I don't see how that follows yet. Rolling back transactions or double spending is more than enough
You can't roll back transactions or double spend without producing blocks, and producing valid blocks don't get easier by isolating the victim from the network. If you agree that brute force attacks on proof of work isn't impractical, this isn't very viable either (i.e. people will realize there's something wrong when confirmation takes hours to days instead of minutes).
it is more work to create segmentation with leakage than without?
I don't get what you mean here. Even if a little information is leaked between the segments, the network will be whole again. Of course you have to have a reasonable leak. For instance, you could send the data on a flash drive and I wouldn't consider it a valid leak because of the latency.
In such a case, the difficulty of the attack must be reducible, or how can the rest of the world, which we are not communicating with (for long enough for me to defraud you) still be a factor in the CPU spend for the attack? Shannon will wake from his grave to hear the explanation.
Shannon would think you are being silly. :-)
The problem doesn't get easier to solve because less people dedicate work to it. Difficulty adjustments happen every 2016 blocks, but you can't make it lower without massively increasing confirmation times first and even then it can't go down below a certain coefficient.
Bitcoin is the least anonymous, most transparent currency ever invented. Nothing else in existence is more law-enforcement-friendly.
Bitcoin is pseudonymous. Addresses can only be connected to your identity through deliberate transactions. I have wallets that I know are impossible to be connected to me. But because of how Bitcoin works, it's very difficult to reason about, that's for sure. There is no foolproof way to achieve reasonable anonymity. However it's also ridiculous to say that it is law-enforcement-friendly.
From there on out I can see every transaction you have ever made with Y.
How come? Even with naive mixing, I don't understand what kind of technique you are suggesting here. With blind signatures, even the trusted parties don't know what goes where.
With surveillance of your net connection
Why am I so privacy conscious and still don't use a damned https connection? Most privacy conscious people use https over tor, both of which my mom is able to use by herself on an Android tablet.
wallet Y will be empty and wallet X will be full
I don't follow. We were assuming your identity is somehow well known, and you are trying to break the chain of transactions. Each time I need to make a private transaction, I can bounce it through a bunch of such services established in diverse jurisdictions. In turn, I can use the same technique to transfer back to my well known identity.
You have all the same problems as a traditional money launderer
Like having to hide cash inside oil barrels?
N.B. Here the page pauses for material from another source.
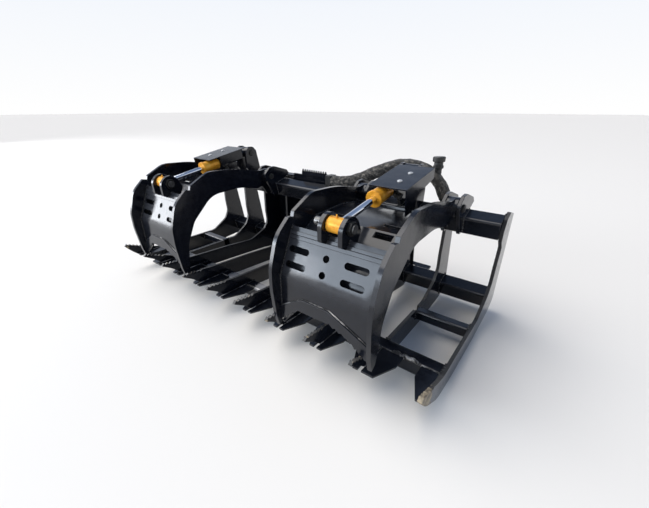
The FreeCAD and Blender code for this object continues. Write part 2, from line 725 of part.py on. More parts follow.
def cross_strip(label, middle):
    half = size("lid_plate_gap") / 2 - size("lid_plate") / 2
    shape = strip([(-118, -12), (-110, -12), (-102, 26), (-110, 26)],
                  middle - half, middle + half)
    return shaped(label, shape)


rod_y = size("rod_pin_y")
rod_z = size("rod_pin_z")
ear_outline = [(-575, 6, 8), (-577, 66, 40), (-532, 112, 46), (-486, 76, 40), (-466, 36, 10),
               (-500, -34, 8), (-522, -14), bend_top, (-552, -6, 4)]


def ears(label, middle):
    plates = []
    for inner_face in (middle - size("ear_gap") / 2 - size("ear_plate"),
                       middle + size("ear_gap") / 2):
        plate = strip(ear_outline, inner_face, inner_face + size("ear_plate"))
        hole = round_bar(size("rod_pin_radius"), inner_face, inner_face + size("ear_plate"),
                         rod_y, rod_z)
        plates.append(plate.cut(hole))
    both = Part.makeCompound(plates)
    clear = strip(offset_profile(front_line, skin), middle - 300, middle + 300)
    return shaped(label, both.cut(clear))


def rod_pin(label, middle):
    radius = size("rod_pin_radius")
    pin = round_bar(radius, middle - size("rod_pin_left"), middle + size("rod_pin_right"),
                    rod_y, rod_z)
    cross = Part.makeCylinder(4, 60, spot(middle - size("rod_pin_left") + 14, rod_y - 30, rod_z),
                              FreeCAD.Vector(0, 1, 0))
    return shaped(label, pin.cut(cross))


def pin_nut(label, middle):
    start = middle + size("ear_gap") / 2 + size("ear_plate")
    corners = []
    for corner in range(7):
        turn = math.radians(60 * corner)
        corners.append(spot(start, rod_y + size("pin_nut_radius") * math.cos(turn),
                            rod_z + size("pin_nut_radius") * math.sin(turn)))
    nut = Part.Face(Part.makePolygon(corners)).extrude(
        FreeCAD.Vector(size("pin_nut_length"), 0, 0))
    hole = round_bar(size("rod_pin_radius"), start, start + size("pin_nut_length"),
                     rod_y, rod_z)
    return shaped(label, nut.cut(hole))


# Hydraulic cylinders, laid out along the line from the rod pin to the base pin
run_y = base_y - rod_y
run_z = base_z - rod_z
pin_distance = math.hypot(run_y, run_z)
along = FreeCAD.Vector(0, run_y / pin_distance, run_z / pin_distance)
upward = FreeCAD.Vector(0, -run_z / pin_distance, run_y / pin_distance)


def on_axis(middle, distance, rise=0, sideways=0):
    return (spot(middle, rod_y, rod_z) + along * distance + upward * rise
            + FreeCAD.Vector(sideways, 0, 0))


def tube_piece(middle, radius, start, end):
    return Part.makeCylinder(radius, end - start, on_axis(middle, start), along)


def rod(label, middle):
    gland_end = size("gland_start") + size("gland_length")
    shape = tube_piece(middle, size("rod_radius"), size("eye_radius") - 1, gland_end + 30)
    piston = tube_piece(middle, size("bore_radius") - size("running_gap"), gland_end + 6,
                        gland_end + 6 + size("piston_length"))
    shape = shape.fuse(piston)
    socket = round_bar(size("eye_radius"), middle - eye_half, middle + eye_half, rod_y, rod_z)
    return shaped(label, shape.cut(socket))


def rod_eye(label, middle):
    eye = round_bar(size("eye_radius"), middle - eye_half, middle + eye_half, rod_y, rod_z)
    bore = round_bar(size("rod_pin_radius") + size("running_gap"), middle - eye_half,
                     middle + eye_half, rod_y, rod_z)
    return shaped(label, eye.cut(bore))


def barrel(label, middle):
    gland_end = size("gland_start") + size("gland_length")
    shape = tube_piece(middle, size("barrel_radius"), gland_end, size("barrel_end"))
    neck = tube_piece(middle, 20, size("barrel_end"), pin_distance)
    eye = round_bar(size("base_eye_radius"), middle - eye_half, middle + eye_half,
                    base_y, base_z)
    bore = tube_piece(middle, size("bore_radius"), gland_end,
                      size("barrel_end") - size("cap_length"))
    hole = round_bar(base_pin + size("base_eye_slack"), middle - eye_half, middle + eye_half,
                     base_y, base_z)
    return shaped(label, shape.fuse(neck).fuse(eye).cut(bore).cut(hole))


def gland(label, middle):
    start = size("gland_start")
    end = start + size("gland_length")
    flange = tube_piece(middle, size("gland_flange"), start, start + 12)
    body = tube_piece(middle, size("gland_radius"), start + 12, end)
    bore = tube_piece(middle, size("rod_radius") + size("running_gap"), start, end)
    return shaped(label, flange.fuse(body).cut(bore))


def guard(label, middle):
    """A bent cover over the cylinder with an arched flange on its outer side."""
    plate = size("guard_plate")
    start = size("guard_start")
    end = start + size("guard_length")
    rise = size("guard_rise")
    outer = size("guard_outer")
    inner = -size("guard_inner")
    outward = 1 if middle > 0 else -1

    def block(s0, s1, x0, x1, r0, r1):
        box = Part.makeBox(x1 - x0, s1 - s0, r1 - r0)
        turn = FreeCAD.Rotation(FreeCAD.Vector(1, 0, 0), math.degrees(math.atan2(run_z, run_y)))
        first = min(outward * x0, outward * x1)
        box.Placement = FreeCAD.Placement(on_axis(middle, s0, r0, first), turn)
        return box

    cover = block(start, end, inner, outer, rise, rise + plate)
    gland_end = size("gland_start") + size("gland_length")
    cover = cover.fuse(block(gland_end, end - 25, inner, inner + plate, -12, rise))
    flange = block(start, end, outer - plate, outer, -62, rise)
    arch = []
    for along_guard, height in ((75, -63), (89, -27), (107, -13), (158, -9), (end + 1 - start, -1),
                                (end + 1 - start, -63)):
        arch.append(on_axis(middle, start + along_guard, height, outward * outer))
    arch.append(arch[0])
    window = Part.Face(Part.makePolygon(arch)).extrude(FreeCAD.Vector(-outward * plate, 0, 0))
    cover = cover.fuse(flange.cut(window))
    saddle = block(gland_end + 14, end - 28, -14, 14, size("barrel_radius") - 3, rise)
    body = tube_piece(middle, size("barrel_radius"), start, end)
    cover = cover.fuse(saddle.cut(body))
    for hole_at in (start + 70, start + 160):
        hole = Part.makeCylinder(9, plate + 2, on_axis(middle, hole_at, rise - 1, outward * 49),
                                 upward)
        cover = cover.cut(hole)
    return shaped(label, cover)


for side_name, middle in zip(("left", "right"), lid_middles):
    left_x, right_x = lid_plate_places(middle)
    PIECES.append(lid_side(f"lid_{side_name}_side_1", left_x))
    PIECES.append(lid_side(f"lid_{side_name}_side_2", right_x))
    PIECES.append(front_plate(f"lid_{side_name}_front_plate", middle))
    PIECES.append(mouth_plate(f"lid_{side_name}_mouth_plate", middle))
    PIECES.append(top_plate(f"lid_{side_name}_top_plate", middle))
    PIECES.append(cross_strip(f"lid_{side_name}_cross_strip", middle))
    PIECES.append(ears(f"lid_{side_name}_rod_ears", middle))
    PIECES.append(rod_pin(f"lid_{side_name}_rod_pin", middle))
    PIECES.append(pin_nut(f"lid_{side_name}_rod_pin_nut", middle))
    PIECES.append(rod(f"cylinder_{side_name}_rod", middle))
    PIECES.append(rod_eye(f"cylinder_{side_name}_rod_eye", middle))
    PIECES.append(barrel(f"cylinder_{side_name}_barrel", middle))
    PIECES.append(gland(f"cylinder_{side_name}_gland", middle))
    PIECES.append(guard(f"cylinder_{side_name}_guard", middle))

# Coupler block on the top tube, at the left end of the hoses
coupler_side = size("coupler_side")
coupler_x = 40
coupler_face = coupler_x + 34
coupler = bar(coupler_x, coupler_face, 40, 40 + coupler_side, 24, 24 + coupler_side)
tube_solid = Part.makeBox(200, top_side, top_side)
tube_solid.rotate(FreeCAD.Vector(), FreeCAD.Vector(1, 0, 0), size("tube_tilt"))
tube_solid.translate(spot(coupler_x - 60, top_side * math.sin(TILT), -top_side * math.cos(TILT)))
foot = bar(coupler_x + 4, coupler_x + 30, 44, 70, 0, 30).cut(tube_solid)
PIECES.append(shaped("hose_coupler", coupler.fuse(foot)))


# The sleeved hose bundle between them
def tangent_tube(points, radius):
    """Straight runs joined by tangent arcs, each as large as its runs allow."""
    runs = [points[i + 1] - points[i] for i in range(len(points) - 1)]
    edges = []
    radii = []
    start = points[0]
    for i in range(1, len(points) - 1):
        turn = runs[i - 1].getAngle(runs[i])
        reach = 0.45 * min(runs[i - 1].Length, runs[i].Length)
        bend = reach / math.tan(turn / 2)
        radii.append(bend)
        back = FreeCAD.Vector(runs[i - 1]).normalize()
        ahead = FreeCAD.Vector(runs[i]).normalize()
        enter = points[i] - back * reach
        leave = points[i] + ahead * reach
        inward = (ahead - back).normalize()
        middle = points[i] + inward * (bend / math.cos(turn / 2) - bend)
        edges.append(Part.LineSegment(start, enter).toShape())
        edges.append(Part.Arc(enter, middle, leave).toShape())
        start = leave
    edges.append(Part.LineSegment(start, points[-1]).toShape())
    path = Part.Wire(edges)
    ring = Part.Wire(Part.makeCircle(radius, points[0], runs[0]))
    tube = path.makePipeShell([ring], True, True)
    print("cord radii", [round(r) for r in radii],
          "volume ratio", round(tube.Volume / (math.pi * radius ** 2 * path.Length), 4))
    return tube


hose_middle_y = 40 + coupler_side / 2
hose_middle_z = 24 + coupler_side / 2
hose_route = [spot(coupler_face, hose_middle_y, hose_middle_z),
              spot(coupler_face + 58, hose_middle_y, hose_middle_z),
              spot(198, 84, 64), spot(262, 106, 92), spot(326, 124, 124),
              spot(394, 136, 150), spot(466, 140, 158), spot(532, 139, 146),
              spot(584, 133, 116), spot(622, 125, 76), spot(646, 119, 36)]
PIECES.append(shaped("hose_bundle", tangent_tube(hose_route, size("hose_radius"))))

# Bulkhead clamp on top of the second tine from the right, where the hoses turn down
last_run = hose_route[-1] - hose_route[-2]
clamp_x = tine_x[8] - 30
clamp = bar(clamp_x, clamp_x + 64, 96, 148, tine_top, tine_top + 24)
fitting = Part.makeCylinder(size("hose_radius") - 3, 24, hose_route[-1], last_run)
below = bar(clamp_x - 80, clamp_x, 80, 160, -60, tine_top)
PIECES.append(shaped("hose_bulkhead", fitting.cut(below).fuse(clamp)))

doc.recompute()
for item in doc.Objects:
    if "Invalid" in item.State or "Error" in item.State:
        raise RuntimeError(f"{item.Label} did not build: {item.State}")
for piece in PIECES:
    if piece.Shape.isNull() or not piece.Shape.isValid():
        raise RuntimeError(f"{piece.Label} has no valid shape")

os.makedirs("parts", exist_ok=True)
for piece in PIECES:
    piece.Shape.exportStep(f"parts/{piece.Label}.step")
box = FreeCAD.BoundBox()
for piece in PIECES:
    box.add(piece.Shape.BoundBox)
print(len(PIECES), "pieces", [round(v, 2) for v in
                              (box.XMin, box.XMax, box.YMin, box.YMax, box.ZMin, box.ZMax)])
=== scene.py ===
import json
import math

import bmesh
import bpy
from mathutils import Euler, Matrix, Vector, noise as cloth_noise
from mathutils.bvhtree import BVHTree

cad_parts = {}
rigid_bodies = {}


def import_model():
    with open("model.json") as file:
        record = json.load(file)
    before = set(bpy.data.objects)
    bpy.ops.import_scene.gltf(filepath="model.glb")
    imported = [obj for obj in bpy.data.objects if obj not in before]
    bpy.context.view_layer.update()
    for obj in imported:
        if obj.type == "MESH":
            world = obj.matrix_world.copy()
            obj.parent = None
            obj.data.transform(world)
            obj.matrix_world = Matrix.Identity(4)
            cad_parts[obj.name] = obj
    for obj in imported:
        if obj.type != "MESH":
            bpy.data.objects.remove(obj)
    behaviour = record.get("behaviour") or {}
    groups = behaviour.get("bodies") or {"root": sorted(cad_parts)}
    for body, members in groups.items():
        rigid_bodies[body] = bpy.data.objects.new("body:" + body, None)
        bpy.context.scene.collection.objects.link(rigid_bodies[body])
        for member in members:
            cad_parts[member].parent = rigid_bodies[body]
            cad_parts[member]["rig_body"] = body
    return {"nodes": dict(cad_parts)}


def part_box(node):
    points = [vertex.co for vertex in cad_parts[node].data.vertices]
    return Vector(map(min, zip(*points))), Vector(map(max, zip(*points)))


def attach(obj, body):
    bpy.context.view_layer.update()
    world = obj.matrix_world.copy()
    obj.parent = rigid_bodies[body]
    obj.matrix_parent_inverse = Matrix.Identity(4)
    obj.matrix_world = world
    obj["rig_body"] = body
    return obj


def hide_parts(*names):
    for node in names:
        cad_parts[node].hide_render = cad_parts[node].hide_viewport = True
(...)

Anyone who wishes to perform anonymous transactions (the right of every hard cash holder since the invention of money) should run screaming from Bitcoin.
And run to what? Cash in mail?
As I explained, Chaum's scheme (i.e. a central party that can't track transactions) makes transactions perfectly untraceable. However it isn't widely used. I agree that current techniques people find good enough are not good enough (or maybe they are and I'm too paranoid). Even with blind signatures, we would need a lot of traffic to render it unfeasible as a honeypot.
It will take some practical proof to make people switch to such advanced methods however. Regardless of how we think, their techniques seem to be working.
Because the transaction data you need isn't in the chain.
If I cannot tell who owns what, then I can double-spend.
How do you know the money you sent through an escrow is yours? Exactly the same deal. There is a reality outside of Bitcoin.
As I said, Bitcoin makes such solutions more accessible, but it doesn't itself provide them. It's pretty similar to TCP/IP, which has nothing to do with anonymity by design, yet allows and enables it to a great extent.
I think you are looking for ideal solutions where no ideal solution is even theoretically possible. Bitcoin provides a high degree of Byzantine fault tolerance, and a reasonable degree of privacy. Its fault tolerance leads to inconveniences like long confirmation times, which can be traded with least tolerant more convenient solutions implemented on top of Bitcoin. In the same manner, you can increase privacy a great deal by jumping through some hoops.
so did the many security researchers that have been creating transaction graphs from it
I don't see the claim that only the data in the chain is necessary for a complete analysis in the paper. :-) Actually, they know the identities of those entities only through publicized external information.